Could it happen next week for a championship?

“That’s why I’m saying we probably need to do something about it before next week,” Logano said. “Like I said, the box is open now. It’s going to continue to happen until we do something about it.

“Yeah, I mean, Phoenix presents the opportunity for it, too. A little different entry point and all that. But, yeah, when you’re going for a championship, you’re probably going to do it.

“You’re leading going into the last corner, you’re going to put it in the wall? Geez. It’s cool, it happened once, we don’t need to make this a thing.

“We can’t make it a thing. I mean, hey, the first time it happens, that’s pretty awesome. I mean, if that don’t make SportsCenter’s top 10 plays, I don’t know what does.
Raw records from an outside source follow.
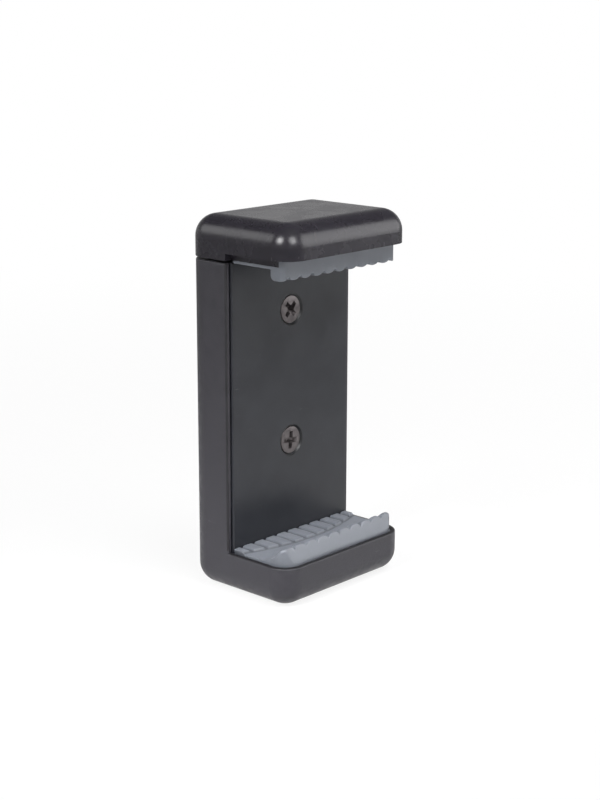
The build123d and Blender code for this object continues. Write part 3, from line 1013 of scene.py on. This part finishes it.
@dataclass
class CrossScrew:
    """Countersunk screw with a cross recess, in the front plate."""

    name: str
    height: float
    turn_degrees: float
    plate_y: float = 2.2
    head_drop: float = 0.2
    around: int = 96
    sharp_degrees: float = 28.0
    # Radius and depth, from the middle of the head to the tip.
    profile: tuple[Point, ...] = (
        (0.05, 0.0), (2.8, 0.0), (2.97, 0.05), (3.05, 0.16), (3.05, 0.22), (1.45, 1.82),
        (1.45, 2.2), (1.25, 2.25), (1.25, 6.6), (0.3, 7.8), (0.05, 7.8),
    )
    # Depth, reach and half width of the recess's wings.
    recess: tuple[Triple, ...] = (
        (-0.2, 2.02, 0.54), (0.0, 1.98, 0.52), (0.9, 1.5, 0.36), (1.3, 0.62, 0.2),
    )
    recess_corner: float = 1.25

    def build(self) -> Object:
        """Builds the screw and sets it in the plate.

        Returns:
            The screw as one closed mesh.
        """
        angles = ring(self.around)
        rows = [
            [Vector((radius * math.cos(a), depth, radius * math.sin(a))) for a in angles]
            for radius, depth in self.profile
        ]
        made = Shell().loft(rows).make(self.name, self.sharp_degrees)
        made = combine(made, self._recess(), Solid.CUT, self.sharp_degrees)
        place = Matrix.Translation(Vector((0, self.plate_y + self.head_drop, self.height)) * MM)
        made.data.transform(place @ Matrix.Rotation(math.radians(self.turn_degrees), 4, "Y"))
        return made

    def _recess(self) -> Object:
        """Builds the cross that is cut into the head.

        Returns:
            The cross, which tapers inwards.
        """
        rows = []
        for depth, reach, half in self.recess:
            corner = half * self.recess_corner
            row = []
            for turn in ring(4):
                c, s = math.cos(turn), math.sin(turn)
                for x, z in ((reach, -half), (reach, half), (corner, half)):
                    row.append(Vector((x * c - z * s, depth, x * s + z * c)))
            rows.append(row)
        return Shell().loft(rows).make("screw_recess")


@dataclass
class TripodThread:
    """Brass insert with a real quarter-inch thread in its bore and a knurled outside."""

    name: str = "tripod_thread_insert"
    outer_radius: float = 4.75
    length: float = 6.4
    minor_radius: float = 2.55
    thread_depth: float = 0.62
    pitch: float = 1.27
    flank_slope: float = 2.6
    crest_share: float = 0.15
    lead_in: float = 0.4
    knurls: int = 32
    knurl_depth: float = 0.12
    waist_depth: float = 0.5
    waist_half: float = 0.75
    end_depth: float = 0.14
    end_length: float = 0.35
    step_width: float = 0.02
    around: int = 96
    bore_rows: int = 80
    sharp_degrees: float = 30.0

    def bore(self, angle: float, height: float) -> float:
        """Radius of the bore's wall.

        Args:
            angle: angle round the axis, in radians.
            height: height above the mouth.

        Returns:
            The radius there.
        """
        place = (height / self.pitch - angle / (2 * math.pi)) % 1.0
        flank = (0.5 - abs(place - 0.5)) * self.flank_slope - self.crest_share
        groove = min(1.0, max(0.0, flank))
        mouth = max(0.0, self.lead_in - min(height, self.length - height))
        return self.minor_radius + max(mouth, self.thread_depth * groove)

    def outside(self, angle: float, height: float) -> float:
        """Radius of the outside, with its waist and straight knurls.

        Args:
            angle: angle round the axis, in radians.
            height: height above the mouth.

        Returns:
            The radius there.
        """
        if abs(height - self.length / 2) < self.waist_half:
            return self.outer_radius - self.waist_depth
        if min(height, self.length - height) < self.end_length:
            return self.outer_radius - self.end_depth
        return self.outer_radius - self.knurl_depth * (0.5 + 0.5 * math.cos(angle * self.knurls))

    def build(self) -> Object:
        """Builds the insert.

        Returns:
            The insert as one closed mesh.
        """
        inner = steps(self.length, 0, self.bore_rows)
        ends = (self.end_length, self.length - self.end_length)
        waist = (self.length / 2 - self.waist_half, self.length / 2 + self.waist_half)
        step = self.step_width / 2
        shoulders = [z + side for z in sorted((*ends, *waist)) for side in (-step, step)]
        rows = []
        for angle in ring(self.around):
            wall = [(self.bore(angle, z), z) for z in inner]
            wall += [(self.outside(angle, z), z) for z in (0.0, *shoulders, self.length)]
            rows.append([Vector((*polar(radius, angle), z)) for radius, z in wall])
        return Shell().loft(rows, wrap=True).make(self.name, self.sharp_degrees)


@dataclass
class Spring:
    """Extension spring between a post of the body and one of the jaw."""

    name: str
    x: float
    y: float = 9.45
    low_z: float = 13.5
    high_z: float = 41.0
    coil_radius: float = 2.1
    wire_radius: float = 0.3
    hook_radius: float = 1.6
    hook_reach: float = 2.2
    hook_arc: float = 260.0
    hook_steps: int = 26
    turns: int = 24
    turn_steps: int = 20
    wire_sides: int = 10
    sharp_degrees: float = 60.0

    def hook(self, post_z: float, start: float, end: float) -> list[Vector]:
        """Returns the centre line of a hook round a post, from a start to an end in degrees."""
        bend = arc((0.0, post_z), self.hook_radius, start, end, self.hook_steps)
        return [Vector((x, 0, z)) for x, z in bend]

    def path(self) -> list[Vector]:
        """Centre line of the wire.

        Returns:
            Its points from hook to hook.
        """
        points = self.hook(self.low_z, -self.hook_arc, 0)
        coil_low, coil_high = self.low_z + self.hook_reach, self.high_z - self.hook_reach
        for share in steps(0.0, 1.0, self.turns * self.turn_steps):
            angle = 2 * math.pi * self.turns * share
            z = coil_low + (coil_high - coil_low) * share
            points.append(Vector((*polar(self.coil_radius, angle), z)))
        points += self.hook(self.high_z, 0, self.hook_arc)
        return [point + Vector((self.x, self.y, 0)) for point in points]

    def build(self) -> Object:
        """Builds the wire along its centre line.

        Returns:
            The wire as one closed mesh.
        """
        path = self.path()
        rows = []
        side = Vector((0, 1, 0))
        for index, point in enumerate(path):
            ahead = path[min(index + 1, len(path) - 1)] - path[max(index - 1, 0)]
            ahead.normalize()
            side = (side - ahead * side.dot(ahead)).normalized()
            across = ahead.cross(side)
            rim = [side * math.cos(a) + across * math.sin(a) for a in ring(self.wire_sides)]
            rows.append([point + off * self.wire_radius for off in rim])
        return Shell().loft(rows).make(self.name, self.sharp_degrees)


# --- studio


@dataclass(frozen=True)
class Lamp:
    """One soft light: a disk, or a spot where it has a cone."""

    name: str
    place: Triple
    size: float
    watts: float
    mirrored: bool = True
    lights: bool = True
    cone_degrees: float = 0.0


@dataclass
class Studio:
    """Camera, pale floor and soft light."""

    camera_place: Triple = (-0.25458, -0.23512, 0.12935)
    heading_degrees: float = 47.32
    down_degrees: float = 14.41
    roll_degrees: float = 0.12
    lens: float = 73.54
    sensor: float = 36.0
    clip_start: float = 0.01
    aim: Triple = (0.0, 0.0, 0.04)
    foot: Triple = (-0.02, 0.0, -0.01)
    floor_radii_mm: tuple[float, ...] = (60, 500, 4000, 40000)
    floor_drop_mm: float = 0.05
    floor_colours: tuple[Colour, Colour] = ((0.90, 0.90, 0.90, 1), (0.93, 0.93, 0.93, 1))
    floor_glow: float = 0.86
    glow_mm: Span = (90.0, 420.0)
    far_floor: float = 0.4
    far_floor_mm: Span = (100.0, 190.0)
    far_backdrop: float = 0.5
    backdrop_heights: Span = (0.05, 0.38)
    horizon_light: float = 0.33
    zenith_light: float = 0.1
    room_heights: Span = (0.1, 0.75)
    lamps: tuple[Lamp, ...] = (
        Lamp("key_light", (0.05, -0.44, 0.88), 0.8, 11.2, mirrored=False),
        Lamp("right_box", (0.72, -0.57, 0.29), 0.75, 4.2, lights=False),
        Lamp("left_box", (-0.55, 0.63, 0.49), 0.5, 1.7, lights=False),
        Lamp("front_box", (-0.18, -0.77, 0.53), 0.5, 7.0, lights=False),
        Lamp("side_box", (-0.78, -0.12, 0.53), 0.42, 9.0, lights=False),
        Lamp("foot_spot", (-0.43, -0.04, 0.41), 0.1, 16.5, mirrored=False, cone_degrees=14.0),
    )

    def build(self) -> None:
        """Sets up camera, floor, lamps and world."""
        self._camera()
        self._floor()
        self._lamps()
        self._world()
        bpy.context.scene.view_settings.view_transform = "Standard"

    def _camera(self) -> None:
        """Places the camera at the photograph's viewing angle."""
        data = bpy.data.cameras.new("camera")
        data.lens = self.lens
        data.sensor_width = self.sensor
        data.clip_start = self.clip_start
        camera = add_object("camera", data)
        heading, down = math.radians(self.heading_degrees), math.radians(self.down_degrees)
        level = math.cos(down)
        ahead = Vector((math.sin(heading) * level, math.cos(heading) * level, -math.sin(down)))
        turn = ahead.to_track_quat("-Z", "Y").to_matrix().to_4x4()
        roll = Matrix.Rotation(math.radians(self.roll_degrees), 4, "Z")
        camera.matrix_world = Matrix.Translation(self.camera_place) @ turn @ roll
        bpy.context.scene.camera = camera

    def _floor(self) -> None:
        """Makes the plain pale floor: one sheet that reaches beyond the picture's upper edge.

        Camera and transmission rays see it shaded near the object and white further out. Glossy
        rays see it white near the object and dimmer further out.
        """
        rows = [
            [Vector((*polar(radius, angle), 0)) for angle in ring(96)]
            for radius in self.floor_radii_mm
        ]
        floor = Shell().loft(rows, capped=False).make("floor")
        floor.location.z = -self.floor_drop_mm * MM
        material = bpy.data.materials.new("pale_floor")
        material.use_nodes = True
        sheet = NodeSheet(material.node_tree)
        place = sheet.place_in_mm()
        colour = sheet.blend(sheet.noise(place, scale=0.01), *self.floor_colours)
        reach = sheet.length(place)
        glow = sheet.between(reach, self.glow_mm, self.floor_glow, 1.0)
        far = sheet.between(reach, self.far_floor_mm, 0.0, 1.0 - self.far_floor)
        seen, glossy = sheet.rays()
        share = sheet.math("MAXIMUM", sheet.product(seen, glow), glossy)
        strength = sheet.math("SUBTRACT", 1.0, sheet.product(glossy, far))
        matte = sheet.add("ShaderNodeBsdfDiffuse", Color=colour)
        white = sheet.add("ShaderNodeEmission", Color=WHITE, Strength=strength)
        mixed = sheet.mix_shaders(share, matte, white)
        sheet.add("ShaderNodeOutputMaterial", Surface=mixed)
        dress(floor, material)

    def _lamps(self) -> None:
        """Hangs the soft lights: the disks turned to the object, the spot to its foot."""
        for lamp in self.lamps:
            data = bpy.data.lights.new(lamp.name, "SPOT" if lamp.cone_degrees else "AREA")
            if lamp.cone_degrees:
                data.spot_size = math.radians(lamp.cone_degrees)
                data.spot_blend = 1.0
                data.shadow_soft_size = lamp.size / 2
            else:
                data.shape = "DISK"
                data.size = lamp.size
            data.energy = lamp.watts
            aim = self.foot if lamp.cone_degrees else self.aim
            made = add_object(lamp.name, data)
            made.location = lamp.place
            made.visible_glossy = lamp.mirrored
            made.visible_diffuse = lamp.lights
            made.rotation_mode = "QUATERNION"
            made.rotation_quaternion = (Vector(aim) - Vector(lamp.place)).to_track_quat("-Z", "Y")

    def _world(self) -> None:
        """Lights the room softly; it shows white, and reflections see it dimmer overhead."""
        world = bpy.data.worlds.new("studio")
        bpy.context.scene.world = world
        world.use_nodes = True
        sheet = NodeSheet(world.node_tree)
        height = sheet.axes(sheet.add("ShaderNodeTexCoord").outputs["Generated"])["Z"]
        level = sheet.between(height, self.room_heights, self.horizon_light, self.zenith_light)
        backdrop = sheet.between(height, self.backdrop_heights, self.far_backdrop, 0.0)
        seen, glossy = sheet.rays()
        share = sheet.math("MAXIMUM", seen, sheet.product(glossy, backdrop))
        room = sheet.add("ShaderNodeBackground", Color=WHITE, Strength=level)
        white = sheet.add("ShaderNodeBackground", Color=WHITE, Strength=1.0)
        sheet.add("ShaderNodeOutputWorld", Surface=sheet.mix_shaders(share, room, white))


# --- the whole clamp


@dataclass
class PhoneClamp:
    """The dressed clamp: kept solids in their finishes and the pieces that replace the rest."""

    effects: SurfaceEffects
    screw_turns: tuple[float, float] = (45, 6)
    spring_x: float = 9.5

    def dress_mouldings(self) -> None:
        """Gives the three plastic mouldings their finishes."""
        nodes = ("rear_body", "front_plate", "upper_jaw")
        for node, finish in zip(nodes, (BODY_PLASTIC, PLATE_PLASTIC, CAP_PLASTIC)):
            dress(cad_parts[node], finish.build(self.effects))
            LOG.info("%s keeps its solid", node)

    def fit_pads(self) -> None:
        """Builds both rubber pads."""
        rubber = PAD_RUBBER.build(self.effects)
        install(LowerPad().build(), "lower_pad", Body.BODY, rubber)
        install(UpperPad().build(), "upper_pad", Body.JAW, rubber)

    def fit_metal(self) -> None:
        """Builds the screws and the threaded insert."""
        steel = SCREW_STEEL.build(self.effects)
        names = ("front_screw_upper", "front_screw_lower")
        for name, height, turn in zip(names, SCREW_HEIGHTS, self.screw_turns):
            screw = CrossScrew(name + "_steel", height, turn).build()
            install(screw, name, Body.BODY, steel)
        brass = INSERT_BRASS.build(self.effects)
        install(TripodThread().build(), "tripod_insert", Body.BODY, brass)

    def fit_springs(self) -> None:
        """Builds the springs."""
        wire = SPRING_STEEL.build(self.effects)
        for name, x in (("spring_left", -self.spring_x), ("spring_right", self.spring_x)):
            spring = Spring(name + "_wire", x)
            made = spring.build()
            dress(made, wire)
            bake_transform(made)
            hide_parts(name)
            LOG.info("%s stretches between the bodies", made.name)


def main() -> None:
    """Builds the dressed clamp and its studio."""
    logging.basicConfig(level=logging.INFO, format="%(message)s")
    Studio().build()
    clamp = PhoneClamp(SurfaceEffects.build())
    clamp.dress_mouldings()
    clamp.fit_pads()
    clamp.fit_metal()
    clamp.fit_springs()


if __name__ == "__main__":
    main()
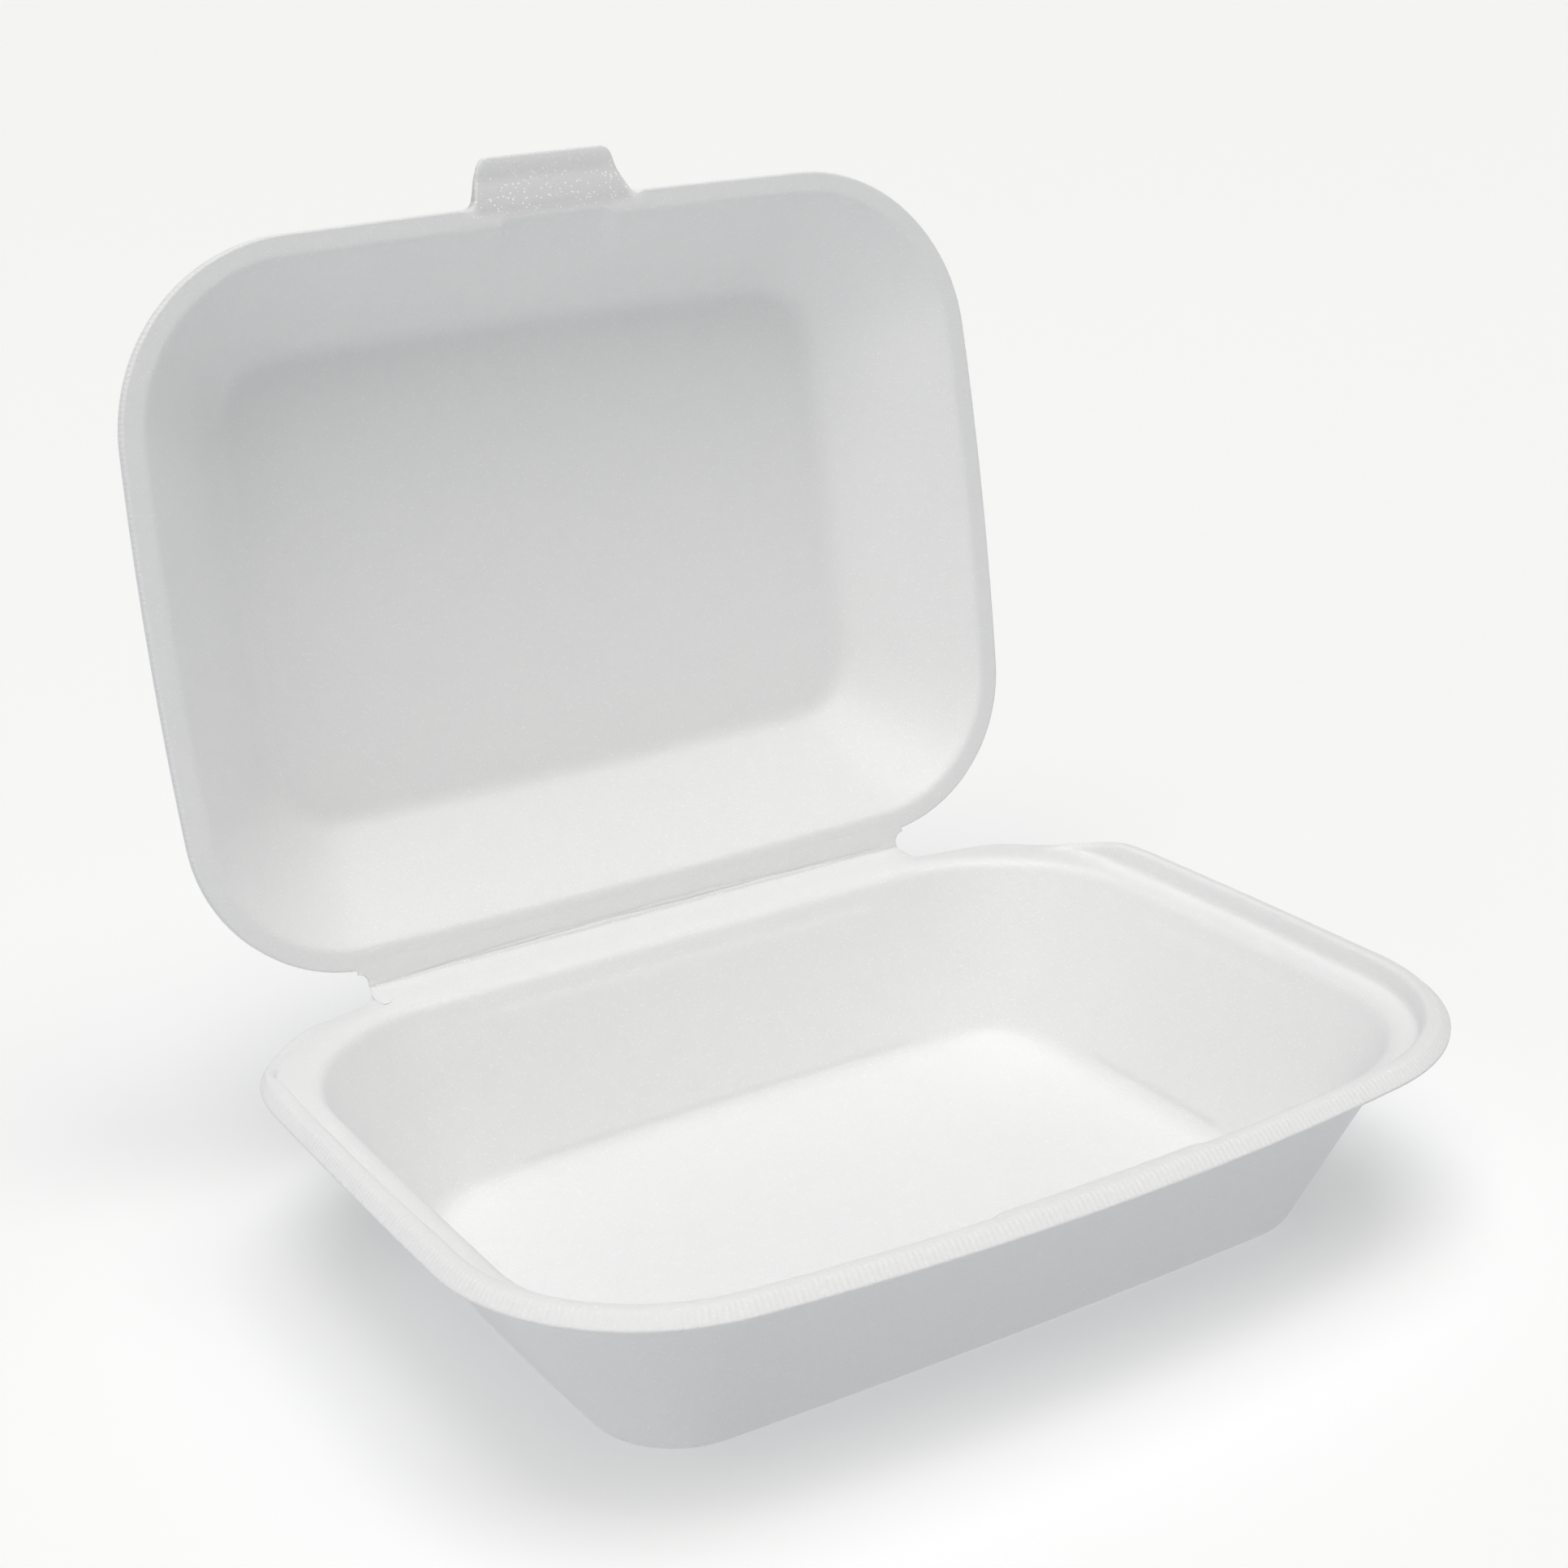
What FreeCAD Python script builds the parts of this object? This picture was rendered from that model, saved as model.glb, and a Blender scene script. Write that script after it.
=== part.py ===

Race into a championship, that’s crazy.

“I haven’t really talked to Ross. I don’t know how he feels about it. You think about getting bounced off the wall like that, your head is bouncing around like crazy. You touch the fence, there’s no suspension between the car and the fence. You know what I mean? It’s really rough if you start riding the wall like that.

“Like I said, we need to do something about it. It was awesome. If we did it every week, it wouldn’t be very professional at all. But since this is the first time, hey, more power to him.

Logano warns that it’s not just about the championship, you could literally do this move at any track.

“It can happen anywhere. We’ve seen it happen at Darlington. It has nothing to do with the composite body. The body actually looks pretty good on the thing after doing that. The car doesn’t look that bad (smiling).

“You never need it to run another lap once you commit to do that. You can do that with a steel body, too, because you’re never going to do it again so… Yeah, body had nothing to do with it.”

As far as what stance NASCAR can take to regulate this?

“I mean, I think it’s pretty easy: you can’t hit the wall and gain a position. I think that’s a pretty simple way of looking at it. It’s kind of a dumbed-down version. If you hit the wall, you gain a spot, you should be at the tail end of the field,” he said.